When you’re ready to start planing, remember to feed your material through at a consistent rate. This helps ensure an even finish and prevents damage to both your workpiece and the planer itself. If you’re working with longer boards, it’s a good idea to have someone assist you by supporting the other end.

Maintenance: Key to Long-lasting Performance

To keep your planer running like a dream, regular maintenance is key. This includes sharpening the blades when they become dull and keeping the machine clean and free of dust and debris. If you do run into any issues, don’t panic! Common problems like snipe (where the end of the board is slightly thinner) or chatter marks can often be resolved with a few simple adjustments.

Here are some essential maintenance steps to ensure your planers performance remains top-notch:

  • Clean After Every Use: Wipe down the planer after each use to remove any wood chips, dust, or debris. This helps prevent buildup that could affect its performance.

  • Regularly Inspect Blades: Check the blades for dullness or damage regularly. Sharp blades are crucial for smooth, efficient planing.

  • Lubricate Moving Parts: Apply lubricant to moving parts as specified in your planer’s manual to keep everything running smoothly and to prevent rust.

  • Ensure Blades Are Properly Installed: After changing or sharpening blades, make sure they are securely and evenly installed to prevent uneven planing.

  • Check for Wear and Tear: Inspect belts, bearings, and other parts for signs of wear. Replace any components that are worn out to maintain optimal performance.

  • Adjust for Precision: Regularly check and adjust the infeed and outfeed tables, as well as the depth setting, to ensure precision in your planing tasks.

  • Test Planer Performance: Occasionally use a piece of scrap wood to test the planer’s performance. Make adjustments as needed to achieve the desired outcome.

  • Review the Planer’s Manual: Reference back to the planer’s manual frequently to familiarize yourself with specific maintenance recommendations and troubleshooting tips.

Maintaining your planer with these steps will help extend its life and keep it running efficiently, ensuring that your woodworking projects continue to turn out beautifully.

Conclusion: Confidence, Practice, and Happy Planing!

Well, there you have it – a crash course in using a planer! I hope that this guide serves as a stepping stone for you on how to use a planer and tackle your next woodworking project with full confidence. Working with smooth, evenly-sized pieces of wood is like magic. Of course, if you are into metal there are metal planers but that is a different conversation. Remember, practice makes perfect. Don’t be afraid to experiment and learn as you go. Happy planing!
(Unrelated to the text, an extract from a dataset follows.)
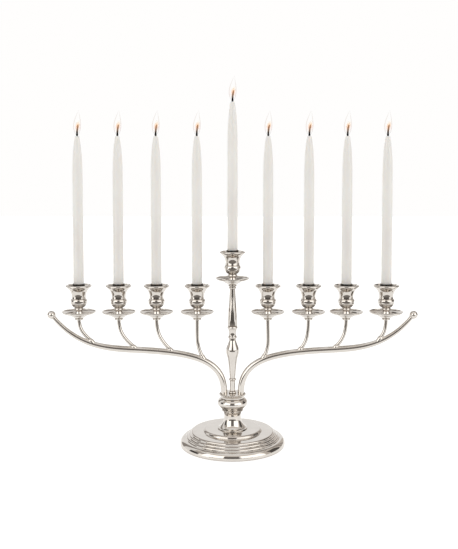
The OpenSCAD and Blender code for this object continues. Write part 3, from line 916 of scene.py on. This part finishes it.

Frequently Asked Questions (FAQs)

What should I do if my planer starts making strange noises?

Strange noises can indicate a number of issues, such as loose parts or dull blades. First, turn off the planer and unplug it. Check that all parts are secure and inspect the blades for any damage or dullness. If the problem persists after troubleshooting, consult the manual or contact a professional for help.

How often should I change or sharpen the blades?

The frequency depends on how often you use your planer and the type of wood you’re working with. A good rule of thumb is to inspect your planers and blades before each use and to sharpen or replace them when you notice a decline in performance or quality of finish.

Can I plane painted or treated wood?

It’s generally not recommended to plane items with painted or treated wood because it can dull the blades more quickly and may release harmful chemicals. If you must plane such materials, ensure you have appropriate safety gear and consider replacing the blades afterward.

What causes snipe, and how can I minimize it?

Snipe is caused by the unsupported end of a board being cut deeper as it enters or exits the planer. You can minimize snipe by carefully adjusting your infeed and outfeed tables to fully support the board throughout the planing process. Using a longer outfeed table or having someone support the end of the board can also help.

Why is my wood chipping instead of being smoothly planed?

Chipping can occur for several reasons, such as using dull blades, setting the cutting depth too deep, or feeding the wood too quickly. Check your blade sharpness, adjust the cutting depth to a shallower setting, and feed the wood through at a slower, steady rate.

How do I prevent the planer from overheating?

To prevent overheating, avoid running the planer for extended periods without breaks, especially during heavy-duty tasks. Also, keep the planer clean and well-maintained to ensure optimal airflow and cooling.

Is there any specific safety gear I should wear while operating planer power tools?

Yes, always wear safety goggles to protect your eyes from wood chips and dust. Hearing protection is also important due to the high noise levels of planers. Additionally, wearing a dust mask can help protect your lungs from fine wood particles.

Remember, the key to successful planing is patience, precision, and practice. Don’t hesitate to reach out to fellow woodworking enthusiasts or professionals for advice and support. Happy woodworking!